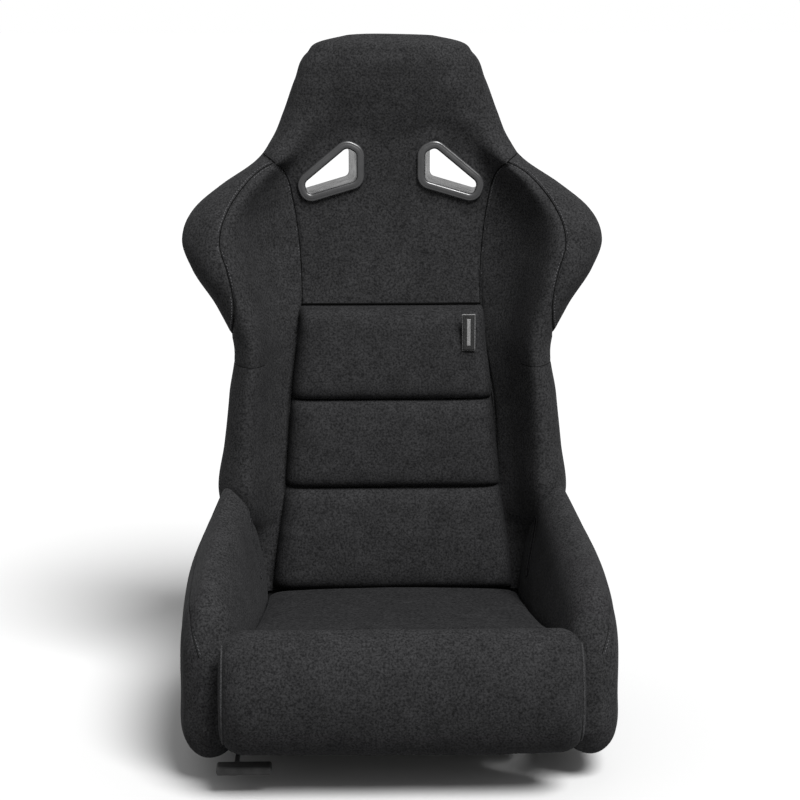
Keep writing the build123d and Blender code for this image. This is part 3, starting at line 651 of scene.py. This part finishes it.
hip = hip_grid()
HIP_RINGS, HIP_COLUMNS = hip.shape[:2]
hip_normals = -grid_normals(hip, True)
outward = np.sign(np.sum(hip_normals[60, :, 0] * (hip[60, :, 0] - hip[60, :, 0].mean())))
hip_normals *= outward
hip_points = hip.reshape(-1, 3)
edge_col = sum(HIP_COUNTS[:5]) + 4
gap = np.abs(np.arange(HIP_COLUMNS) - edge_col)
edge_distance = np.tile(gap[None, :] * 3.0, (HIP_RINGS, 1)).ravel()
ahead = np.clip((hip_points[:, 1] + 236) / 20, 0, 1)
hip = sink(hip, hip_normals, edge_distance, 1.5, 2.6, ahead)
wave = value_noise(hip_points, 0.012, 4)
hip = hip + hip_normals * (wave.reshape(HIP_RINGS, HIP_COLUMNS) * 1.4)[..., None]
# room under the inner edge for the lever when it is pulled up, which is 39.8 mm high at its pin
room = 39.8 - LIFTED_SLOPE * (hip[..., 1] - LEVER_PIN_Y) - 2.5 * np.clip(hip[..., 0] - 210, 0, None)
hip[..., 2] = np.where(hip[..., 1] < LEVER_PIN_Y, np.maximum(hip[..., 2], room), hip[..., 2])


def belt_outline(grow):
    """The lap-belt slot's outline in (y, z), a long hole with round ends."""
    r = BELT_WIDE / 2 + grow
    h = BELT_TALL / 2 - BELT_WIDE / 2
    up = np.array(BELT_UP)
    side = np.array([BELT_UP[1], -BELT_UP[0]])
    pts = []
    for k in range(40):
        a = 2 * math.pi * k / 40
        c = up * (h if math.sin(a) >= 0 else -h)
        pts.append(np.array([BELT_Y, BELT_Z]) + c + r * (math.cos(a) * side + math.sin(a) * up))
    return np.array(pts)


# the lips of the belt slot are drawn in, and the faces inside it are left out
hip_points = hip.reshape(-1, 3)
lip = belt_outline(-2.0)
across_x = np.abs(hip_normals[..., 0].ravel()) > 0.5
d_lip = line_distance(hip_points[:, 1:], np.vstack([lip, lip[:1]]))
d_lip[inside(hip_points[:, 1:], lip)] = 0
hip = sink(hip, hip_normals, d_lip, 2.2, 7.0, across_x)
hip_points = hip.reshape(-1, 3)
hip_centre = 0.25 * (hip[:-1] + np.roll(hip[:-1], -1, axis=1) + hip[1:] + np.roll(hip[1:], -1, axis=1))
hip_keep = ~inside(hip_centre.reshape(-1, 3)[:, 1:], lip).reshape(HIP_RINGS - 1, HIP_COLUMNS)
hip_tree = BVHTree.FromPolygons([Vector(v) for v in hip_points],
                                [tuple(map(int, f)) for f in grid_faces(HIP_RINGS, HIP_COLUMNS, True)])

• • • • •

Reproduce the data, keeping every line exactly the same.

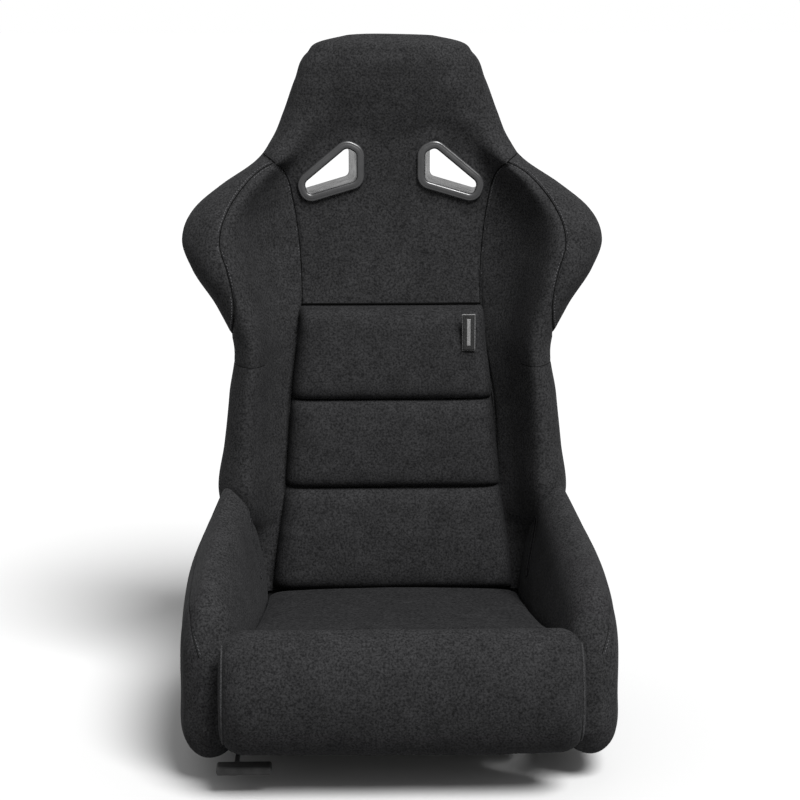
Keep writing the build123d and Blender code for this image. This is part 3, starting at line 651 of scene.py. This part finishes it.
hip = hip_grid()
HIP_RINGS, HIP_COLUMNS = hip.shape[:2]
hip_normals = -grid_normals(hip, True)
outward = np.sign(np.sum(hip_normals[60, :, 0] * (hip[60, :, 0] - hip[60, :, 0].mean())))
hip_normals *= outward
hip_points = hip.reshape(-1, 3)
edge_col = sum(HIP_COUNTS[:5]) + 4
gap = np.abs(np.arange(HIP_COLUMNS) - edge_col)
edge_distance = np.tile(gap[None, :] * 3.0, (HIP_RINGS, 1)).ravel()
ahead = np.clip((hip_points[:, 1] + 236) / 20, 0, 1)
hip = sink(hip, hip_normals, edge_distance, 1.5, 2.6, ahead)
wave = value_noise(hip_points, 0.012, 4)
hip = hip + hip_normals * (wave.reshape(HIP_RINGS, HIP_COLUMNS) * 1.4)[..., None]
# room under the inner edge for the lever when it is pulled up, which is 39.8 mm high at its pin
room = 39.8 - LIFTED_SLOPE * (hip[..., 1] - LEVER_PIN_Y) - 2.5 * np.clip(hip[..., 0] - 210, 0, None)
hip[..., 2] = np.where(hip[..., 1] < LEVER_PIN_Y, np.maximum(hip[..., 2], room), hip[..., 2])


def belt_outline(grow):
    """The lap-belt slot's outline in (y, z), a long hole with round ends."""
    r = BELT_WIDE / 2 + grow
    h = BELT_TALL / 2 - BELT_WIDE / 2
    up = np.array(BELT_UP)
    side = np.array([BELT_UP[1], -BELT_UP[0]])
    pts = []
    for k in range(40):
        a = 2 * math.pi * k / 40
        c = up * (h if math.sin(a) >= 0 else -h)
        pts.append(np.array([BELT_Y, BELT_Z]) + c + r * (math.cos(a) * side + math.sin(a) * up))
    return np.array(pts)


# the lips of the belt slot are drawn in, and the faces inside it are left out
hip_points = hip.reshape(-1, 3)
lip = belt_outline(-2.0)
across_x = np.abs(hip_normals[..., 0].ravel()) > 0.5
d_lip = line_distance(hip_points[:, 1:], np.vstack([lip, lip[:1]]))
d_lip[inside(hip_points[:, 1:], lip)] = 0
hip = sink(hip, hip_normals, d_lip, 2.2, 7.0, across_x)
hip_points = hip.reshape(-1, 3)
hip_centre = 0.25 * (hip[:-1] + np.roll(hip[:-1], -1, axis=1) + hip[1:] + np.roll(hip[1:], -1, axis=1))
hip_keep = ~inside(hip_centre.reshape(-1, 3)[:, 1:], lip).reshape(HIP_RINGS - 1, HIP_COLUMNS)
hip_tree = BVHTree.FromPolygons([Vector(v) for v in hip_points],
                                [tuple(map(int, f)) for f in grid_faces(HIP_RINGS, HIP_COLUMNS, True)])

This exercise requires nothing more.